- TASK REQUIREMENTS
Copy out the complete listing, word for word.

'''

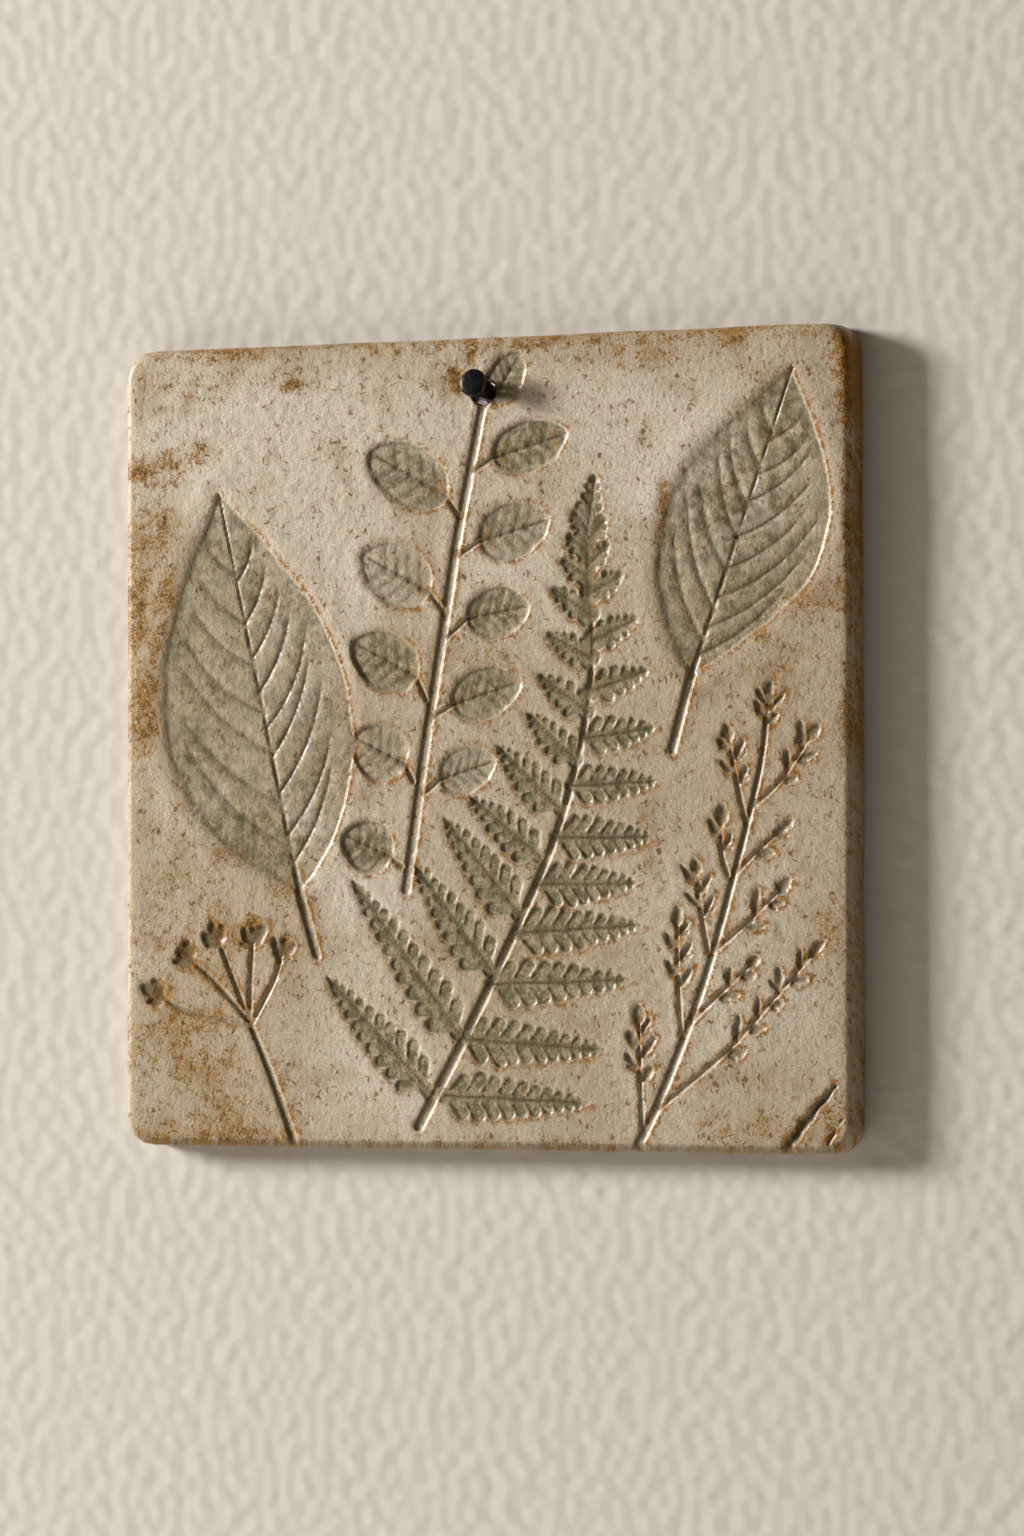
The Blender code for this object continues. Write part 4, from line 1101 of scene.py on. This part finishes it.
class Recipe:
    """The nodes of one material."""

    def __init__(self, name):
        self.material = bpy.data.materials.new(name)
        self.material.use_nodes = True
        self.tree = self.material.node_tree
        self.tree.nodes.clear()

    def node(self, kind, settings=None, sockets=None, output=0):
        """A new node with its settings, then its sockets' values or links; returns one of its outputs."""
        made = self.tree.nodes.new(kind)
        for key, value in (settings or {}).items():
            setattr(made, key, value)
        for key, value in (sockets or {}).items():
            if isinstance(value, Wire):
                self.tree.links.new(value.socket, made.inputs[key])
            elif made.inputs[key].type == "RGBA":
                made.inputs[key].default_value = (*tuple(value)[:3], 1.0)
            else:
                made.inputs[key].default_value = value
        return Wire(self, made.outputs[output]) if made.outputs else None

    def mark(self, name):
        return self.node("ShaderNodeAttribute", {"attribute_name": name}, output="Fac")

    def place(self):
        return self.node("ShaderNodeTexCoord", output="Object")

    def flat_place(self):
        """Places seen square to the face, sheared so that patterns also turn over the edges."""
        across = self.node("ShaderNodeSeparateXYZ", {}, {0: self.place()})
        depth = across.other("Y")
        sheared = {0: across + depth * 0.6, 1: across.other("Z") + depth * 0.8}
        return self.node("ShaderNodeCombineXYZ", {}, sheared)

    def noise(self, place, scale, detail=3.0, roughness=0.55, distortion=0.0, output="Fac"):
        sockets = {"Vector": place, "Scale": scale, "Detail": detail, "Roughness": roughness}
        sockets["Distortion"] = distortion
        return self.node("ShaderNodeTexNoise", {"noise_dimensions": "2D"}, sockets, output=output)

    def specks(self, place, ragged, scale, stretch, size, rarity):
        """Small ragged dashes in some cells of a pattern that is stretched along one direction."""
        shift = self.node("ShaderNodeVectorMath", {"operation": "SCALE"}, {0: ragged, "Scale": 0.9 / scale})
        sockets = {"Vector": (place + shift) * stretch, "Scale": scale}
        cells = self.node("ShaderNodeTexVoronoi", {"voronoi_dimensions": "2D"}, sockets, output="Distance")
        choice = self.node("ShaderNodeSeparateColor", {}, {0: cells.other("Color")}, output="Red")
        return (1.0 - self.step(cells, size * 0.75, size * 1.2)) * self.step(choice, rarity, rarity + 0.1)

    def step(self, value, low, high):
        """A smooth rise from 0 to 1 between two values."""
        settings = {"interpolation_type": "SMOOTHSTEP", "clamp": True}
        sockets = {"Value": value, "From Min": low, "From Max": high, "To Min": 0.0, "To Max": 1.0}
        return self.node("ShaderNodeMapRange", settings, sockets)

    def mix(self, share, first, second):
        settings = {"data_type": "RGBA", "blend_type": "MIX"}
        return self.node("ShaderNodeMix", settings, {0: share, 6: first, 7: second}, output=2)

    def bump(self, strength, distance, height):
        sockets = {"Strength": strength, "Distance": distance, "Height": height}
        return self.node("ShaderNodeBump", {}, sockets)

    def surface(self, sockets):
        return self.node("ShaderNodeBsdfPrincipled", {}, sockets)

    def output(self, surface):
        self.node("ShaderNodeOutputMaterial", {}, {"Surface": surface})
        return self.material


def glaze_material(name, look):
    """Cream glaze, thin and rusty on the edges, green-grey where it pools in the print."""
    recipe = Recipe(name)
    place, step = recipe.flat_place(), recipe.step
    leafy, line, rim, stain, pale, edge, bare = (recipe.mark(mark) for mark in Shell.MARKS)
    broad = recipe.noise(place, 22.0, 2.0)
    cloudy = recipe.noise(place, 110.0, 3.0, 0.6)
    mottle = recipe.noise(place, 430.0, 3.0, 0.65)
    fine = recipe.noise(place, 1250.0, 2.0, 0.6, 1.3)
    grain = recipe.noise(place, 2900.0, 0.0)
    ragged = recipe.noise(place, 930.0, 0.0, output="Color")
    patchy = step(mottle * 0.7 + cloudy * 0.3, 0.38, 0.60)
    floor = recipe.mix(patchy, look.floor_dark, look.floor_mid)
    floor = recipe.mix(step(fine * 0.6 + mottle * 0.4, 0.50, 0.62) * 0.65, floor, look.floor_pale)
    broken = step(fine * 0.5 + mottle * 0.5, 0.43, 0.55)
    crumbs = fine * 0.50 + mottle * 0.32 + cloudy * 0.18
    rusty = step(crumbs + stain * 0.22, 0.61, 0.66) * step(stain, 0.02, 0.20)
    deep_rust = step(crumbs + stain * 0.18, 0.67, 0.72) * step(stain, 0.10, 0.5)
    edge_rust = step(crumbs + edge * 0.04 + stain * 0.18, 0.60, 0.66) * step(edge, 0.05, 0.5)
    clustered = step(cloudy * 0.6 + mottle * 0.4 + stain * 0.1, 0.42, 0.60)
    rising = recipe.specks(place, ragged, 760.0, (1.0, 0.50, 1.0), 0.17, 0.46)
    lying = recipe.specks(place, ragged, 660.0, (0.45, 1.0, 1.0), 0.15, 0.54)
    # Paler glaze by place, including a patch of painted sheen on the right.
    colour = recipe.mix(step(broad + pale * 0.40, 0.40, 0.82), look.glaze_warm, look.glaze_pale)
    for share, layer in (
        (step(cloudy + stain * 0.30, 0.50, 0.80) * 0.50, look.glaze_brown),
        (step(mottle, 0.50, 0.70) * 0.24, look.glaze_brown),
        (leafy * (1.20 - patchy * 0.35), floor),
        (rim * (0.18 + broken * 1.20), look.iron_line),
        (rusty * 0.88, look.iron_stain),
        (deep_rust * 0.90, look.iron_dark),
        # The line mark darkens grooves and veins, and also carries painted shade on the sides of prints away
        # from the light.
        (line * (0.72 + broken * 0.28), look.groove_dark),
        (edge * 0.32, look.edge_tan),
        (edge_rust * 0.85, look.iron_stain),
        (rising * (0.26 + clustered * 0.64), look.speck),
        (lying * (0.26 + clustered * 0.60), look.speck),
    ):
        colour = recipe.mix(share, colour, layer)
    colour = colour * (0.76 + grain * 0.50)
    clay = recipe.mix(step(mottle, 0.35, 0.65), look.clay_dark, look.clay_pale)
    return recipe.output(recipe.surface({
        "Base Color": recipe.mix(step(bare, 0.3, 0.8), colour, clay),
        "Roughness": 0.34 + mottle * 0.16 + edge * 0.04 + bare * 0.36 + line * 0.10,
        "Coat Weight": (1.0 - bare) * look.coat,
        "Coat Roughness": 0.16,
        "Specular IOR Level": 0.22,
        "Normal": recipe.bump(look.glaze_ripple, 0.0003, recipe.noise(place, 420.0, 2.0, 0.75)),
    }))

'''

- OUTPUT BELOW
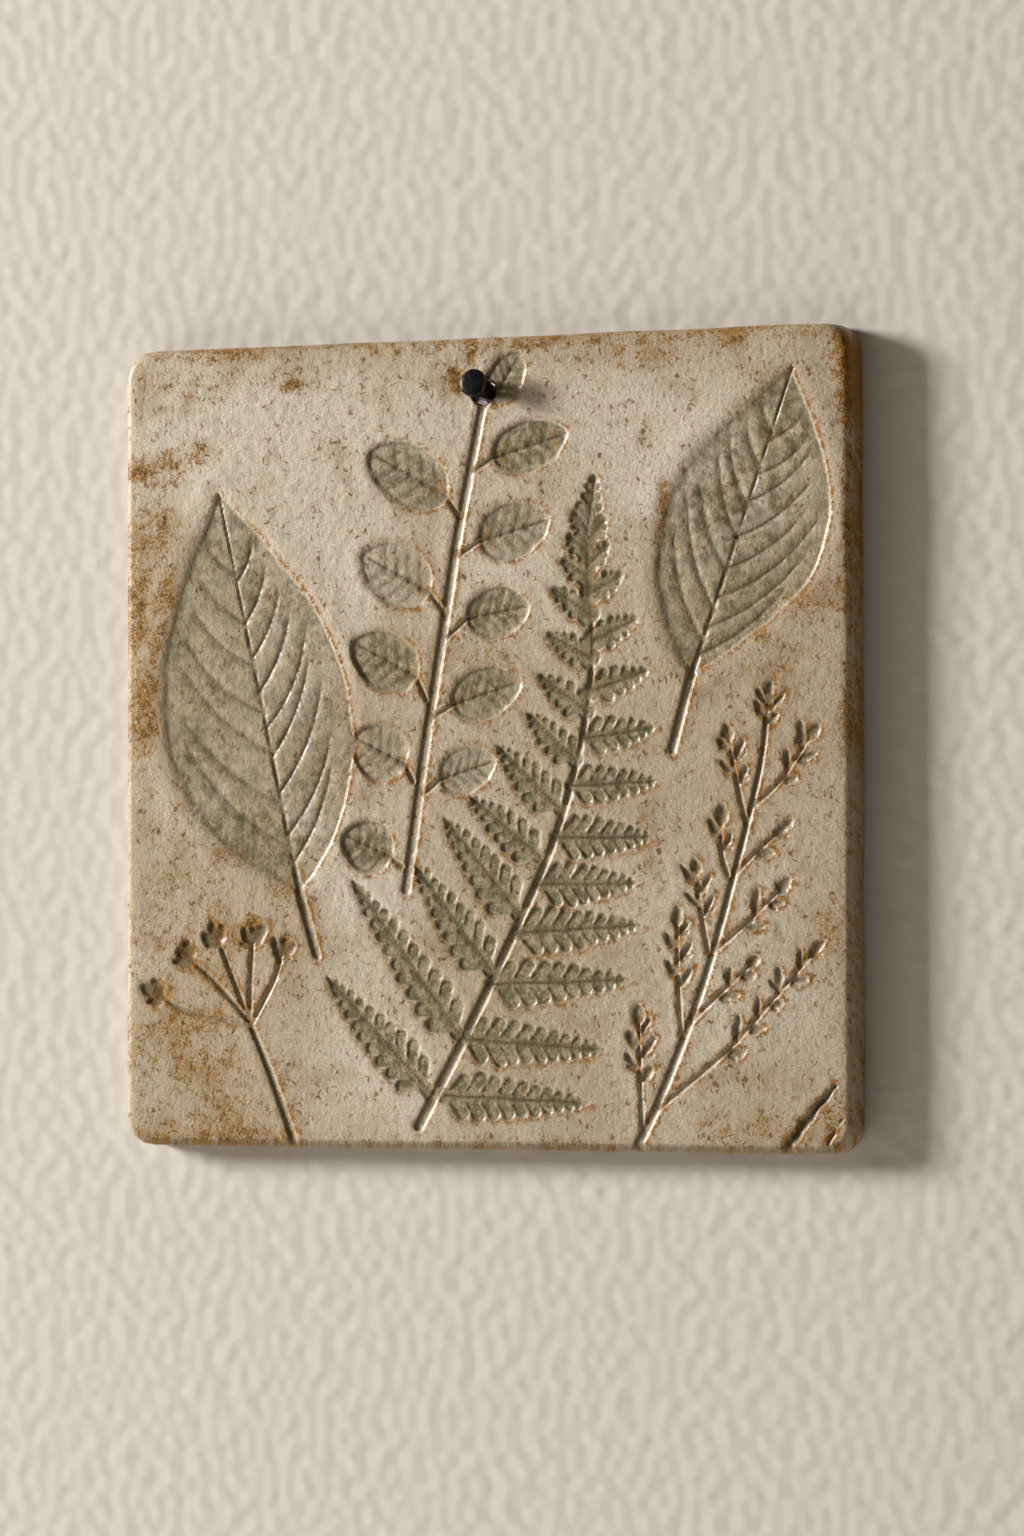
The Blender code for this object continues. Write part 4, from line 1101 of scene.py on. This part finishes it.
class Recipe:
    """The nodes of one material."""

    def __init__(self, name):
        self.material = bpy.data.materials.new(name)
        self.material.use_nodes = True
        self.tree = self.material.node_tree
        self.tree.nodes.clear()

    def node(self, kind, settings=None, sockets=None, output=0):
        """A new node with its settings, then its sockets' values or links; returns one of its outputs."""
        made = self.tree.nodes.new(kind)
        for key, value in (settings or {}).items():
            setattr(made, key, value)
        for key, value in (sockets or {}).items():
            if isinstance(value, Wire):
                self.tree.links.new(value.socket, made.inputs[key])
            elif made.inputs[key].type == "RGBA":
                made.inputs[key].default_value = (*tuple(value)[:3], 1.0)
            else:
                made.inputs[key].default_value = value
        return Wire(self, made.outputs[output]) if made.outputs else None

    def mark(self, name):
        return self.node("ShaderNodeAttribute", {"attribute_name": name}, output="Fac")

    def place(self):
        return self.node("ShaderNodeTexCoord", output="Object")

    def flat_place(self):
        """Places seen square to the face, sheared so that patterns also turn over the edges."""
        across = self.node("ShaderNodeSeparateXYZ", {}, {0: self.place()})
        depth = across.other("Y")
        sheared = {0: across + depth * 0.6, 1: across.other("Z") + depth * 0.8}
        return self.node("ShaderNodeCombineXYZ", {}, sheared)

    def noise(self, place, scale, detail=3.0, roughness=0.55, distortion=0.0, output="Fac"):
        sockets = {"Vector": place, "Scale": scale, "Detail": detail, "Roughness": roughness}
        sockets["Distortion"] = distortion
        return self.node("ShaderNodeTexNoise", {"noise_dimensions": "2D"}, sockets, output=output)

    def specks(self, place, ragged, scale, stretch, size, rarity):
        """Small ragged dashes in some cells of a pattern that is stretched along one direction."""
        shift = self.node("ShaderNodeVectorMath", {"operation": "SCALE"}, {0: ragged, "Scale": 0.9 / scale})
        sockets = {"Vector": (place + shift) * stretch, "Scale": scale}
        cells = self.node("ShaderNodeTexVoronoi", {"voronoi_dimensions": "2D"}, sockets, output="Distance")
        choice = self.node("ShaderNodeSeparateColor", {}, {0: cells.other("Color")}, output="Red")
        return (1.0 - self.step(cells, size * 0.75, size * 1.2)) * self.step(choice, rarity, rarity + 0.1)

    def step(self, value, low, high):
        """A smooth rise from 0 to 1 between two values."""
        settings = {"interpolation_type": "SMOOTHSTEP", "clamp": True}
        sockets = {"Value": value, "From Min": low, "From Max": high, "To Min": 0.0, "To Max": 1.0}
        return self.node("ShaderNodeMapRange", settings, sockets)

    def mix(self, share, first, second):
        settings = {"data_type": "RGBA", "blend_type": "MIX"}
        return self.node("ShaderNodeMix", settings, {0: share, 6: first, 7: second}, output=2)

    def bump(self, strength, distance, height):
        sockets = {"Strength": strength, "Distance": distance, "Height": height}
        return self.node("ShaderNodeBump", {}, sockets)

    def surface(self, sockets):
        return self.node("ShaderNodeBsdfPrincipled", {}, sockets)

    def output(self, surface):
        self.node("ShaderNodeOutputMaterial", {}, {"Surface": surface})
        return self.material


def glaze_material(name, look):
    """Cream glaze, thin and rusty on the edges, green-grey where it pools in the print."""
    recipe = Recipe(name)
    place, step = recipe.flat_place(), recipe.step
    leafy, line, rim, stain, pale, edge, bare = (recipe.mark(mark) for mark in Shell.MARKS)
    broad = recipe.noise(place, 22.0, 2.0)
    cloudy = recipe.noise(place, 110.0, 3.0, 0.6)
    mottle = recipe.noise(place, 430.0, 3.0, 0.65)
    fine = recipe.noise(place, 1250.0, 2.0, 0.6, 1.3)
    grain = recipe.noise(place, 2900.0, 0.0)
    ragged = recipe.noise(place, 930.0, 0.0, output="Color")
    patchy = step(mottle * 0.7 + cloudy * 0.3, 0.38, 0.60)
    floor = recipe.mix(patchy, look.floor_dark, look.floor_mid)
    floor = recipe.mix(step(fine * 0.6 + mottle * 0.4, 0.50, 0.62) * 0.65, floor, look.floor_pale)
    broken = step(fine * 0.5 + mottle * 0.5, 0.43, 0.55)
    crumbs = fine * 0.50 + mottle * 0.32 + cloudy * 0.18
    rusty = step(crumbs + stain * 0.22, 0.61, 0.66) * step(stain, 0.02, 0.20)
    deep_rust = step(crumbs + stain * 0.18, 0.67, 0.72) * step(stain, 0.10, 0.5)
    edge_rust = step(crumbs + edge * 0.04 + stain * 0.18, 0.60, 0.66) * step(edge, 0.05, 0.5)
    clustered = step(cloudy * 0.6 + mottle * 0.4 + stain * 0.1, 0.42, 0.60)
    rising = recipe.specks(place, ragged, 760.0, (1.0, 0.50, 1.0), 0.17, 0.46)
    lying = recipe.specks(place, ragged, 660.0, (0.45, 1.0, 1.0), 0.15, 0.54)
    # Paler glaze by place, including a patch of painted sheen on the right.
    colour = recipe.mix(step(broad + pale * 0.40, 0.40, 0.82), look.glaze_warm, look.glaze_pale)
    for share, layer in (
        (step(cloudy + stain * 0.30, 0.50, 0.80) * 0.50, look.glaze_brown),
        (step(mottle, 0.50, 0.70) * 0.24, look.glaze_brown),
        (leafy * (1.20 - patchy * 0.35), floor),
        (rim * (0.18 + broken * 1.20), look.iron_line),
        (rusty * 0.88, look.iron_stain),
        (deep_rust * 0.90, look.iron_dark),
        # The line mark darkens grooves and veins, and also carries painted shade on the sides of prints away
        # from the light.
        (line * (0.72 + broken * 0.28), look.groove_dark),
        (edge * 0.32, look.edge_tan),
        (edge_rust * 0.85, look.iron_stain),
        (rising * (0.26 + clustered * 0.64), look.speck),
        (lying * (0.26 + clustered * 0.60), look.speck),
    ):
        colour = recipe.mix(share, colour, layer)
    colour = colour * (0.76 + grain * 0.50)
    clay = recipe.mix(step(mottle, 0.35, 0.65), look.clay_dark, look.clay_pale)
    return recipe.output(recipe.surface({
        "Base Color": recipe.mix(step(bare, 0.3, 0.8), colour, clay),
        "Roughness": 0.34 + mottle * 0.16 + edge * 0.04 + bare * 0.36 + line * 0.10,
        "Coat Weight": (1.0 - bare) * look.coat,
        "Coat Roughness": 0.16,
        "Specular IOR Level": 0.22,
        "Normal": recipe.bump(look.glaze_ripple, 0.0003, recipe.noise(place, 420.0, 2.0, 0.75)),
    }))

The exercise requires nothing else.